Along the border of Senegal and Mauritanian, one finds the ancient kingdom of Fouta Toro – meandering rivers and wide floodplains, covered in scrubby forest and dust, and occasional green patches of irrigated rice and millet. The Isle of Morfil, named for the elephants which have long since vanished, lies in the plane; technically Senegal; but identified as Fouta.

Fouta Toro is old and complex in character. Myths and magic abound, castes and tradition stand strong against the onslaught of outward influence, predating the French colonialism, the Wolof language, even the Islamic invasion. In fact, it was from the Isle of Morfil that the Tekrur empire, joined with the Almoravids, marched upwards and onwards conquering the Iberian Peninsula.

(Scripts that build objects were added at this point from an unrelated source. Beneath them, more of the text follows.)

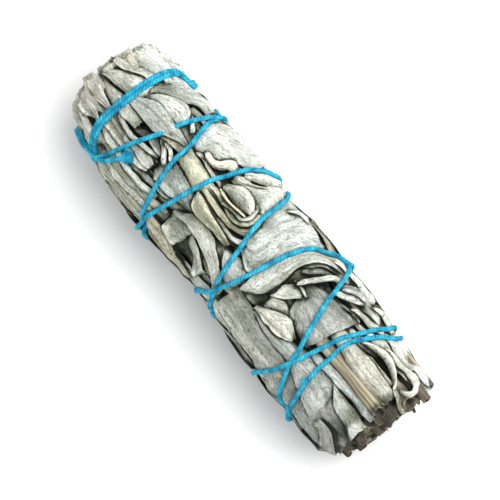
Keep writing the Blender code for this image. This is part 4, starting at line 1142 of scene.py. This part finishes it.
def sheet_arrays(leaf, press, layers, depth_shade_level):
    """Corner points, faces and marks of a leaf as a closed sheet."""
    stations, angles = leaf.stations, leaf.angles
    reach, string_height = press.nearest(stations, angles)
    height = pressed(squeezed(leaf.heights), reach, string_height)
    upper = in_space(stations, angles, height, reach)
    rows, columns = stations.shape
    normal = unit(np.cross(np.gradient(upper, axis=0), np.gradient(upper, axis=1)))
    flip = (normal * outward(angles))[:, columns // 2].sum() < 0
    if flip:
        normal = -normal
    share = across_shares(columns)[None, :]
    thick = THICKNESS * (1 - EDGE_THINNING * np.abs(share) ** 5) * np.ones((rows, 1))
    lower = upper - normal * thick[..., None]
    count = rows * columns
    index = np.arange(count).reshape(rows, columns)
    corners = (index[:-1, :-1], index[:-1, 1:], index[1:, 1:], index[1:, :-1])
    quads = np.stack(corners, axis=-1).reshape(-1, 4)
    rim = np.concatenate((index[0, :], index[1:, -1], index[-1, -2::-1], index[-2:0:-1, 0]))
    after = np.roll(rim, -1)
    walls = np.stack((after, rim, rim + count, after + count), axis=-1)
    faces = np.vstack((quads, quads[:, ::-1] + count, walls))
    if not flip:
        faces = faces[:, ::-1]
    along = np.linspace(0.0, leaf.size[0], rows)[:, None] + 0 * share
    across = share * leaf.size[1] / 2 + 0 * along
    edge = np.abs(share) + 0 * along
    place = np.stack((along, across, edge), axis=-1).reshape(-1, 3)
    # Painted shade: leaf ends inside the end faces get an even shade, and the other leaves darken the further
    # they lie below the outermost leaves
    if leaf.inside:
        depth = np.full(count, END_DEPTH_SHADE)
    else:
        hull = read_level(depth_shade_level, layers, stations, angles)
        depth = np.clip((hull - DARK_FROM - leaf.heights) / DARK_DEPTH, 0.0, 1.0).ravel()
    points = np.vstack((upper.reshape(-1, 3), lower.reshape(-1, 3)))
    return points, faces, np.vstack((place, place)), np.tile(depth, 2)


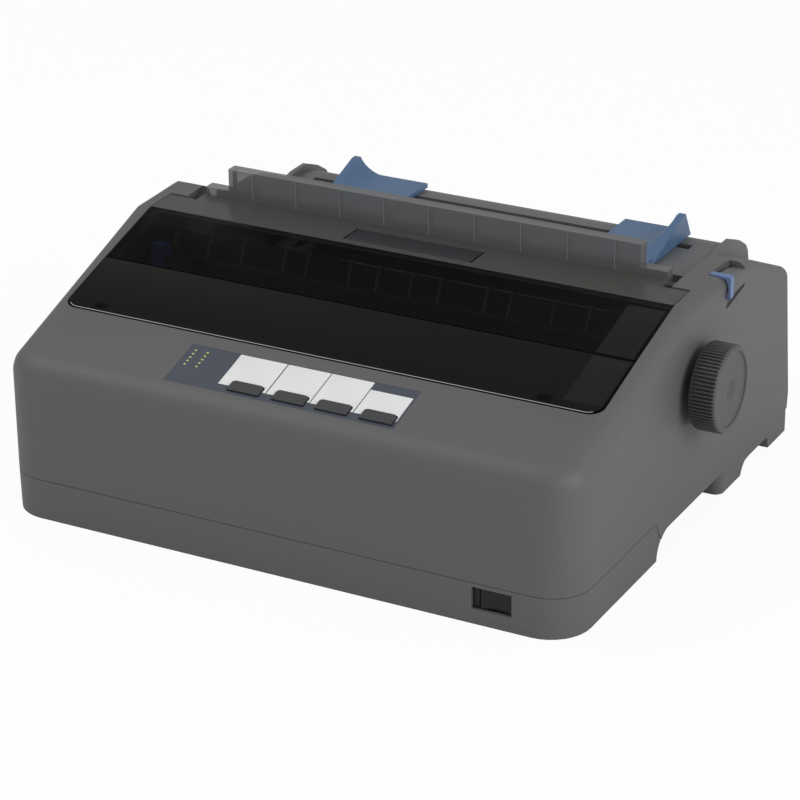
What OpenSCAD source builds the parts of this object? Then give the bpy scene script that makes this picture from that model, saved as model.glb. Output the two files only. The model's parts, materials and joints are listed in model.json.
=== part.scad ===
// Dot matrix printer: an impact printer of the eighty column class with a smoke tinted hinged cover.
// Millimetres, +X to the right as the user faces it, +Y to the back, +Z up, the floor at zero.
// Shapes are drawn from the middle of the body and its front face, and place() shifts them.

/* [Case] */
// Width of the case without the platen knob
body_w = 329; // [322:1:340]
// Depth of the case at the level of the joint between its two halves
body_d = 281; // [279:1:285]
// Height of the top at the crest behind the cover
crest_z = 126.3; // [126:0.1:127]
// Height of the joint between the lower and the upper case
part_z = 22.8; // [22:0.1:24]
// Wall of both case halves
wall = 2.5; // [2:0.1:2.8]
// Radius of the front corners seen from above
corner_r = 22; // [18:1:24]
// Radius of the soft edge between front and top
edge_r = 13; // [11:1:14]
// Radius of the side edges of the top
side_r = 6; // [5:0.5:7]
// Slope of the top under the cover
slope_deg = 15.5; // [15:0.1:15.8]

/* [Cover] */
// Half width of the printer cover
cover_hw = 154; // [152:0.5:155]
// Distance from the front face to the front edge of the cover
cover_y = 48.4; // [47:0.2:50]
// Thickness of the tinted cover
cover_t = 2.8; // [2.4:0.1:3]
// Gap round the cover
cover_gap = 0.5; // [0.4:0.1:0.8]
// Half width of the upright ribbed plate on the cover
plate_hw = 122.8; // [110:1:126]
// Height of the top edge of the ribbed plate
plate_top = 142; // [138:0.5:144]
// Number of ribs on the plate
plate_ribs = 9; // [5:1:11]

/* [Platen] */
// Radius of the rubber platen
platen_r = 12.5; // [12:0.1:12.8]
// Half length of the platen
platen_hl = 128; // [124:1:130]
// Radius of the knob
knob_r = 23.1; // [20:0.1:24]
// Thickness of the knob
knob_t = 14.5; // [12:0.5:15]
// How far the knob reaches past the case
knob_reach = 19; // [17:0.5:21]
// Number of ribs round the knob
knob_ribs = 70; // [40:1:80]
// Radius of the platen shaft
shaft_r = 4; // [3:0.1:4.5]

/* [Carriage] */
// Half of the travel of the carriage
travel = 101; // [90:1:102]
// Radius of the carriage guide rod
rod_r = 4; // [3.5:0.1:4.5]
// Number of teeth of the big gear on the platen shaft
platen_teeth = 40; // [40:1:40]

/* [Paper guide] */
// Height of the flat top of the rear paper guide
guide_z = 119.5; // [119:0.1:120]
// Thickness of the paper guide
guide_t = 2.4; // [2:0.1:2.6]
// Place of the left edge guide
edge_left_x = -80; // [-88:1:-78]
// Place of the right edge guide
edge_right_x = 116; // [112:1:118]

/* [Hidden] */
$fn = 48;

// Colours as the object shows them
case_col = [0.34, 0.34, 0.34];
tint_col = [0.08, 0.08, 0.08, 0.8];
blue_col = [0.28, 0.40, 0.60];
steel_col = [0.70, 0.71, 0.72];
white_col = [0.90, 0.90, 0.88];
black_col = [0.10, 0.10, 0.10];
green_col = [0.10, 0.35, 0.20];

// Clearances
fit = 0.05; // radial, between a shaft and its hole
seat = 0.3; // between faces that move past each other or only rest
eps = 0.01;

// The outer form
bend_y = 137; // where the slope under the cover meets the flat
bend_z = crest_z - 0.8;
crest_y = 172;
// Side edges of the top behind the crest: place from the front and fall below the crest
rear_edge =
    [[crest_y, 0], [190, 0], [199, 0.5], [208, 1.9], [216, 3.9], [224, 7], [body_d - 14.1, 26.1]];
rear_r = 5; // rear corners seen from above
rear_lean = 1.5; // how far the rear face leans in at its foot
low_z = 10; // lowest level that the upper case form is drawn to
side_low_z = 14.2; // lower edge of the side walls behind the first arch
form_fn = 32;
front_ring_z = (bend_z * cos(slope_deg) - bend_y * sin(slope_deg) - edge_r + edge_r * sin(slope_deg))
    / cos(slope_deg);
shift_y = body_d / 2;

// The opening for the cover and the paper guide
cover_u = (cover_y - bend_y) / cos(slope_deg); // along the slope from the bend
cover_end_y = 156.8; // rear edge of the cover beside the riser
opening_end_y = cover_end_y + 1.4;
ledge_w = 4; // ledge that the cover rests on
ledge_t = 2.6;
shoulder_hw = 144; // half width between the side shoulders
guide_start_y = 187;
rear_wall_z = 96; // top of the rear wall, below the paper entry
cover_corner_r = 8;

// Cover riser, ears and hinge
riser_hw = 137.5;
riser_y = 167;
riser_d = 7;
riser_z = 129.5;
cover_axis = [170.5, 120.5]; // y and z of the cover's hinge line
pin_r = 2.2;

// Paper guide hinge
guide_axis = [192, 109.5];
guide_arc_y = 233.2; // where the flat top begins to fall to the back
guide_arc_r = 34;
guide_arc_deg = 60;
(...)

The traditional music of Fouta is based on the Hoddu; but many traditional ‘universal’ songs have been adapted to the guitar.

Tidiane playing Douga

Tidiane playing Fanta

Group Lewlewal de Podor (Baye Aly N’Diongue, Tidiane Thiam, Demba Doka Barry) rehearses daily next to the barber shop in Podor. They play traditional folk music, but incorporate modern elements; the songs are in Wolof and Pulaar.

Group Lewlewal with Touba

Group Lewlewal with Tara (traditional)

Traditional Pulaar literature is oral – stories often being sung. One of the more interesting forms of literature is that of Pekane. The Pekane is performed solely by the cubaalo or fisherman caste, and in its variety of forms can be used to tell a story, poetry, genealogy, or the more mysterious incantation, to speak and call forth fish. The little village of Ngoulé is a few kilometers from Podor – but it’s here that one of the most famous legends of Fouta is based, Seeku Balli and his battle with the Crocodile Ngari Ngoulé.


The story of Seeku Bali, as performed by Ngari Ngaoule and Souleyman Sarr

Ngaoule is a beautiful mystic place. Like the combination of Gabriel Garcia Marquez novel and a Japanese Ronin folk tale. When I arrive on donkey cart, I make directly for the river. The bank is lined with green mango trees, and a few people in the distance are bathing or washing or pushing out on their pirogues. If you listen closely you can hear a bird in the tree. And a mango drop.